What is the number of lines in the entries below that include the word "this"? Provide the number only.
* START *
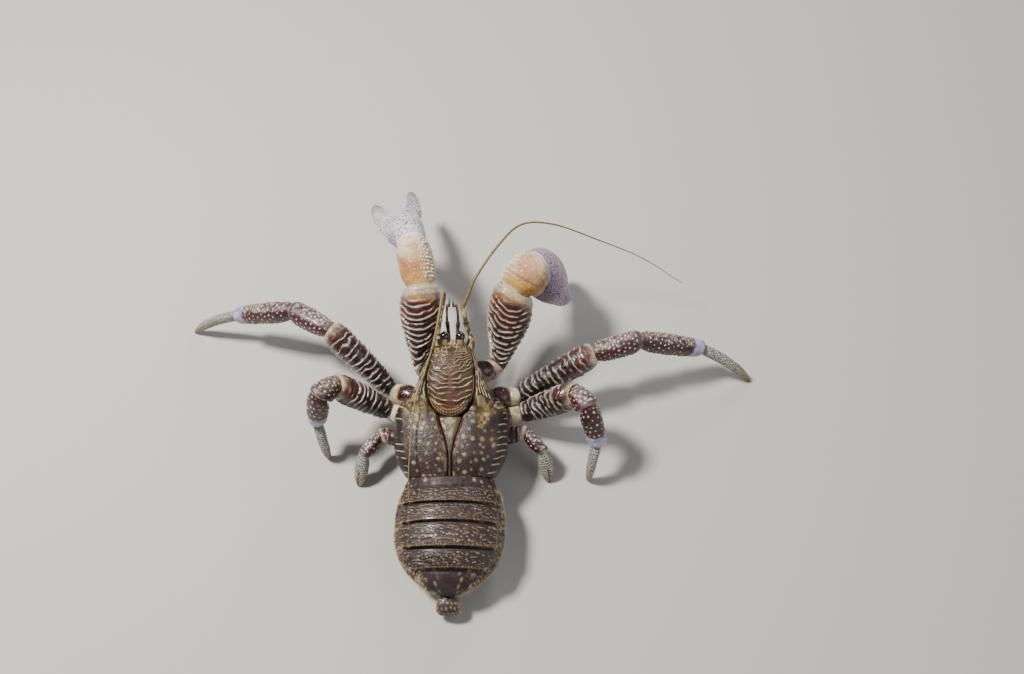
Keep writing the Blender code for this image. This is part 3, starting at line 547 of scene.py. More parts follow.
def surface(name, points, fields, material, near=FLAT, far=FLAT, near_depth=1, far_depth=1, lay=(0, 0, -1)):
    """A closed mesh through a grid of points in millimetres, with masks kept on its points."""
    fields = {k: np.broadcast_to(v, points.shape[:2]) for k, v in fields.items()}
    points, fields, first = capped(points, fields, near, near_depth, last=False)
    points, fields, final = capped(points, fields, far, far_depth, last=True)
    rows, columns = points.shape[:2]
    places = np.vstack([points.reshape(-1, 3), first, final]) + TO_ORIGIN
    grid = np.arange(rows * columns).reshape(rows, columns)
    right = np.roll(grid, -1, axis=1)
    quads = np.stack([grid[:-1], grid[1:], right[1:], right[:-1]], axis=-1).reshape(-1, 4)
    start, end = rows * columns, rows * columns + 1
    fans = np.concatenate(
        [
            np.stack([grid[0], right[0], np.full(columns, start)], axis=-1),
            np.stack([right[-1], grid[-1], np.full(columns, end)], axis=-1),
        ]
    )
    triangles = np.concatenate([quads[:, [0, 1, 2]], quads[:, [0, 2, 3]], fans])
    corners = places[triangles]
    if np.einsum("ij,ij->", corners[:, 0], np.cross(corners[:, 1], corners[:, 2])) < 0:
        quads, fans = quads[:, ::-1], fans[:, ::-1]
    mesh = bpy.data.meshes.new(name)
    mesh.vertices.add(len(places))
    mesh.vertices.foreach_set("co", (places * MM).astype(np.float32).ravel())
    mesh.loops.add(quads.size + fans.size)
    mesh.loops.foreach_set("vertex_index", np.concatenate([quads.ravel(), fans.ravel()]).astype(np.int32))
    mesh.polygons.add(len(quads) + len(fans))
    starts = np.concatenate([np.arange(len(quads)) * 4, quads.size + np.arange(len(fans)) * 3])
    mesh.polygons.foreach_set("loop_start", starts.astype(np.int32))
    mesh.update(calc_edges=True)
    mesh.validate()
    for field, values in fields.items():
        ends = [values[0].mean(), values[-1].mean()]
        layer = mesh.attributes.new(field, "FLOAT", "POINT")
        layer.data.foreach_set("value", np.concatenate([values.ravel(), ends]).astype(np.float32))
    if "tuft" in fields:
        reach = 0.12 + 0.36 * np.arange(rows)[:, None] / rows
        turn = around(columns)
        unrolled = np.stack([0.5 + reach * np.cos(turn), 0.5 + reach * np.sin(turn), 0 * reach * turn], -1)
        unrolled = np.vstack([unrolled.reshape(-1, 3), [(0.5, 0.5, 0)] * 2])
        for label, values in (("unrolled", unrolled), ("lay", np.tile(lay, (len(places), 1)))):
            layer = mesh.attributes.new(label, "FLOAT_VECTOR", "POINT")
            layer.data.foreach_set("vector", values.astype(np.float32).ravel())
    mesh.shade_smooth()
    mesh.materials.append(material)
    pieces[name] = placed(name, mesh)
    return pieces[name]


def outward(points):
    """The direction away from the inside at each point of a grid."""
    round_it = np.roll(points, -1, axis=1) - np.roll(points, 1, axis=1)
    along_it = np.gradient(points, axis=0)
    n = unit(np.cross(round_it, along_it))
    middle = points.mean(axis=1, keepdims=True)
    return n * np.sign(np.einsum("ijk,ijk->ij", n, points - middle).mean() or 1.0)


def dressed(thing, node):
    """Makes a fine piece stand for its solid."""
    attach(thing, "root")
    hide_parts(node)


print("grids are closed with", len(HEAD), "rows at a head and", len(SOCKET), "at a socket")

# %% [markdown]
# ## A segment of limb
#
# A limb is a chain of segments between joints. Each joint has a point and a direction, and the ends of
# both segments are square to that direction. Between its ends a segment's rings turn from one joint's
# direction to the other's. Its width and height come from the table of its solid.


# %% Segments swept between joints
LIMB_SQUARENESS = 2.3


def ovals(centre, across, over, angle, width, height, squareness):
    """Rows of points round rounded ovals, each in the plane of its across and over."""
    c, s = np.cos(angle), np.sin(angle)
    x = width * np.sign(c) * np.abs(c) ** (2 / squareness)
    y = height * np.sign(s) * np.abs(s) ** (2 / squareness)
    return centre[:, None] + across[:, None] * x[..., None] + over[:, None] * y[..., None]


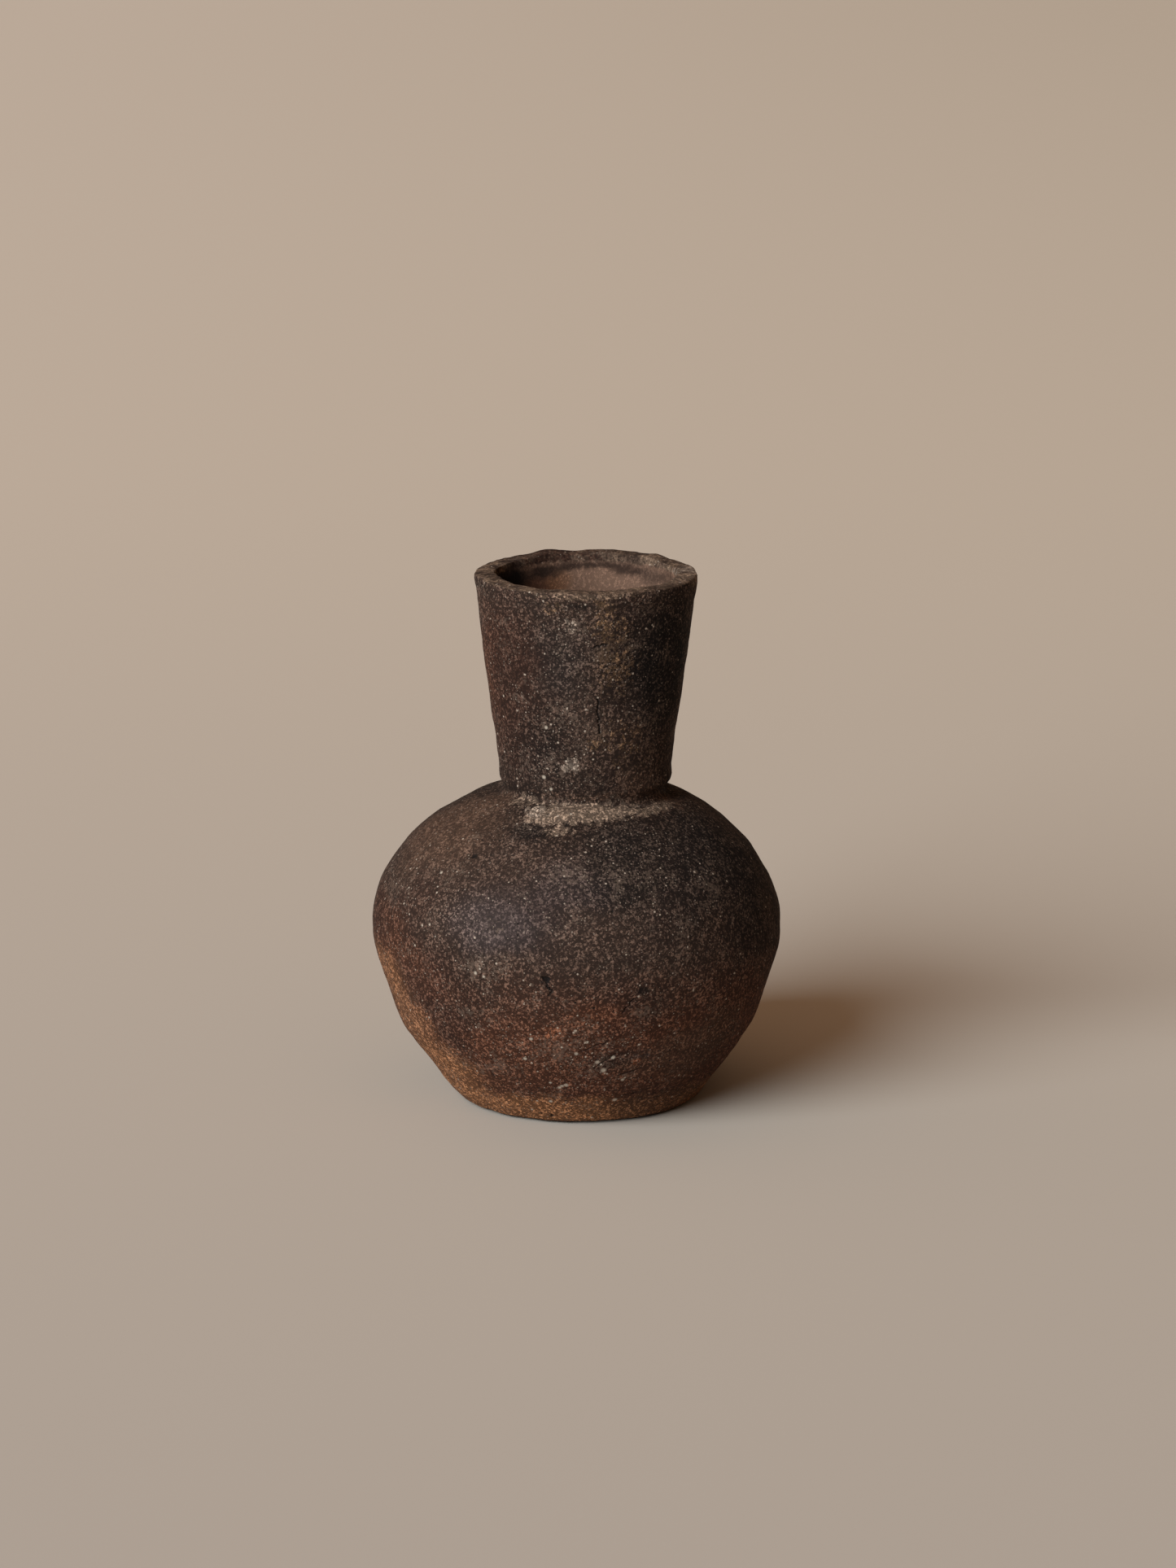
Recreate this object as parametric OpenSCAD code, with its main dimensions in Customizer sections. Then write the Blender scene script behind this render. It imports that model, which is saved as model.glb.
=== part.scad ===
// Hand-built earthenware vase: a full, squat body on a flat foot, and a tall neck that opens to the lip.
// It is one piece of fired clay, drawn as one skin that runs up the outside, over the lip and down inside.
// The maker's hand shows: the body leans, the wall has broad pressed flats, and the lip rises and falls.

/* [Body] */
// Radius of the flat foot
foot_r = 43.5; // [38:0.5:52]
// Radius of the belly at its widest line
belly_r = 80; // [70:0.5:92]
// Height of the belly's widest line
belly_h = 73; // [60:1:86]
// Height of the crease between the shoulder and the neck
crease_h = 125; // [116:1:144]
// Fullness of the lower wall, from a straight cone at 1 to a round bowl at 2
lower_fullness = 1.95; // [1.2:0.05:2]
// Fullness of the shoulder, from a sloping cone at 1 to a flat top at 3
shoulder_fullness = 2.3; // [1.8:0.05:2.6]

/* [Neck] */
// Outer radius of the neck at the crease
neck_r = 33.5; // [28:0.5:38]
// Outer radius of the lip
lip_r = 43; // [39:0.5:50]
// Length of the neck, from the crease to the top of the lip
neck_l = 85; // [60:1:100]
// How late the neck opens, from a straight cone at 1 to a trumpet at 2
neck_flare = 1.05; // [1:0.05:2]
// Width of the worked band of clay that seals the neck to the shoulder
seal_w = 9; // [5:0.5:12]
// Thickness of that band
seal_t = 0.8; // [0.6:0.1:2]

/* [Clay] */
// Thickness of the wall
wall_t = 8; // [5:0.5:10]
// Thickness of the lip
lip_t = 8; // [6:0.5:10]
// Height over which the lip is rounded off
lip_round = 2; // [1:0.25:3]
// Thickness of the floor
floor_t = 11; // [8:0.5:14]
// Radius that rounds the edge of the foot
foot_edge = 4; // [3:0.5:7]

/* [Maker's hand] */
// How far the belly stands off the foot's centre
belly_shift = 3.3; // [0:0.1:5]
// How far the neck stands off the foot's centre, to the other side
neck_shift = 0.7; // [0:0.1:3]
// How far the body is out of round
body_oval = 0.7; // [0:0.1:2]
// How far the neck is out of round
neck_oval = 0.4; // [0:0.1:1.5]
// Depth of the deepest pressed flat in the wall
press_d = 2.4; // [0:0.1:3]
// Height of the highest rise of the lip
lip_rise = 1.6; // [0:0.1:2.5]
// How far the crease dips to the right
crease_dip = 0.8; // [0:0.1:2]

/* [Hidden] */

around = 84;
step_a = 360 / around;
vase_h = crease_h + neck_l;
lip_h = vase_h - lip_round;

// Rows of points along each stretch of the section
foot_rows = 2;
lower_rows = 9;
shoulder_rows = 12;
neck_rows = 10;
lip_rows = 6;
bore_rows = 6;
throat_rows = 2;
hollow_rows = 7;
floor_rows = 3;

// The foot's edge starts with a short straight step, and the board that the pot dries on presses it flat
step_h = 0.3;
press_depth = 1;
board_t = 10;

// How the rows crowd towards the crease, and how square the lip's section is
crowding = 1.5;
squareness = 0.5;
dish_steepness = 4;

// How late the neck's stand-off and the lip's rises set in on the way up
shift_steepness = 8;
rise_steepness = 3;

// Where the oval and the three-sided swelling point, and the swelling's share of the oval
oval_a = 30;
swelling_a = -20;
swelling_share = 0.5;

// The hand's moves fade out within this share of the neck's radius from the middle
fade_share = 0.5;

// Broad flats left by the hand, each with its angle, its height as a share of the vase's,
// its half width in degrees, its half height as a share of the vase's, and its share of press_d,
// which is below zero where the clay swells out instead
flats = [
    [184, 0.44, 26, 0.050, 0.35],
    [186, 0.23, 30, 0.050, 0.6],
    [190, 0.52, 24, 0.035, -0.8],
    [188, 0.14, 24, 0.060, -0.5],
    [182, 0.00, 20, 0.060, -1.3],
    [355, 0.06, 34, 0.060, 0.5],
    [350, 0.13, 26, 0.050, -0.3],
    [6, 0.50, 30, 0.090, 1.0],
    [2, 0.43, 26, 0.045, 0.5],
    [0, 0.31, 26, 0.065, -0.45],
    [228, 0.30, 24, 0.090, 0.7],
    [262, 0.47, 28, 0.070, 0.6],
    [286, 0.22, 26, 0.090, 0.8],
    [318, 0.40, 22, 0.090, 0.6],
    [60, 0.30, 28, 0.100, 0.8],
    [100, 0.20, 24, 0.080, 0.6],
    [95, 0.47, 30, 0.080, 0.7],
    [140, 0.33, 26, 0.090, 0.9],
    [350, 0.69, 34, 0.080, 0.45],
    [285, 0.76, 30, 0.100, 0.35],
    [60, 0.82, 36, 0.100, 0.4],
    [130, 0.70, 28, 0.080, 0.35]
];

// Rises and dips of the lip, each with its angle, its half width in degrees and its share of lip_rise
waves = [
    [50, 10, 0.7],
    [78, 14, 0.75],
    [112, 12, 1.0],
    [140, 10, 0.2],
    [200, 20, 0.3],
    [330, 24, -0.4]
];

function mix(a, b, t) = a + (b - a) * t;
function sum(v) = v * [for (i = v) 1];
function share(t) = max(0, min(1, t));
function bell(x) = exp(-x * x);
function turn(a, b) = (a - b + 540) % 360 - 180;
function crowd(i, n) = 1 - pow(1 - i / n, crowding);

// The outside of the wall where it leaves the foot's round edge
wall_lean = atan((belly_r - foot_r) * lower_fullness / belly_h);
wall_r = foot_r + foot_edge * cos(wall_lean);
wall_z = step_h + foot_edge * (1 - sin(wall_lean));

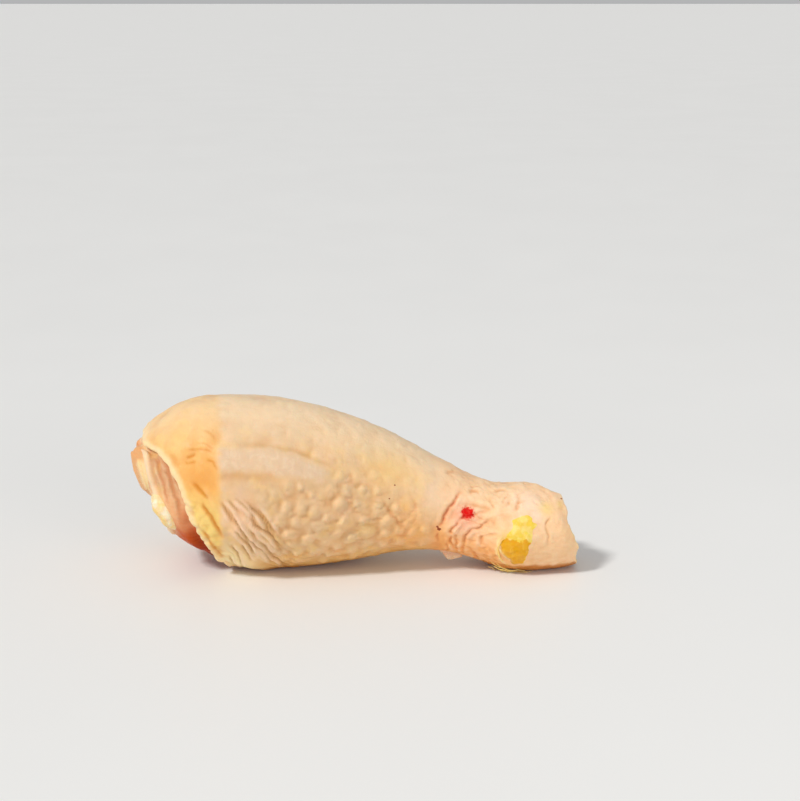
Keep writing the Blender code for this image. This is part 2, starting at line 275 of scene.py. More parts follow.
# The cut knee: clefts between its muscles (angle, depth, spread in degrees), the white rim of
# the joint's capsule, and the white sheaths of the muscles.
KNEE_CLEFTS = ((-8, 1.2, 9), (-72, 1.6, 10), (-128, 1.6, 12), (175, 1.2, 12))
CAPSULE = (
    (0.022, 60), (0.034, 34), (0.043, 24), (0.052, 12), (0.062, -2), (0.071, -15), (0.081, -28),
    (0.094, -52), (0.104, -86), (0.094, -126), (0.060, -164), (0.034, -200), (0.022, -250),
    (0.022, -300),
)
FASCIAE = (
    ((0.076, 30), (0.087, 19), (0.099, 4), (0.108, -6), (0.117, -20), (0.124, -36)),
    ((0.062, 28), (0.072, 14), (0.083, 0), (0.091, -12), (0.100, -28)),
    ((0.100, 14), (0.120, 2), (0.132, -10)),
    ((0.112, -58), (0.150, -68), (0.200, -74)),
    ((0.104, -118), (0.140, -126), (0.180, -130)),
    ((0.060, 176), (0.085, 174), (0.110, 178)),
)

# Shin bone: along, radius. Its middle line runs straight from knee to hock.
BONE_RADII = (
    (0.010, 0.0), (0.013, 3.6), (0.023, 6.3), (0.044, 8.4), (0.078, 9.5), (0.115, 9.0),
    (0.165, 6.2), (0.250, 4.3), (0.500, 3.7), (0.740, 3.8), (0.860, 4.8), (0.920, 6.2),
    (0.940, 6.5), (0.960, 5.6), (0.971, 3.4), (0.975, 0.0),
)
BONE_KNEE = Vector((0, 0.5, 30.0)) * MM
BONE_HOCK = Vector((0, -3.0, 13.0)) * MM
KNEE_LEAN = 0.25
CONDYLE_SPLIT = 0.10
FAT_AXIS = Vector((6.5, -1.0, -10.0))
FAT_RADII = np.array((4.2, 3.6, 7.0)) * MM


# ---------------------------------------------------------------- curves and noise


def smooth_through(table, at):
    """A smooth curve through the rows (key, value) of a table, read at the given keys."""
    keys, values = np.array(table, float).T
    slopes = np.gradient(values, keys)
    at = np.clip(at, keys[0], keys[-1])
    left = np.clip(np.searchsorted(keys, at) - 1, 0, len(keys) - 2)
    span = keys[left + 1] - keys[left]
    u = (at - keys[left]) / span
    rise = values[left + 1] - values[left]
    lean = u * (1 - u) * ((1 - u) * slopes[left] - u * slopes[left + 1]) * span
    return values[left] + rise * u * u * (3 - 2 * u) + lean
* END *
• [WRITTEN ANSWER]
4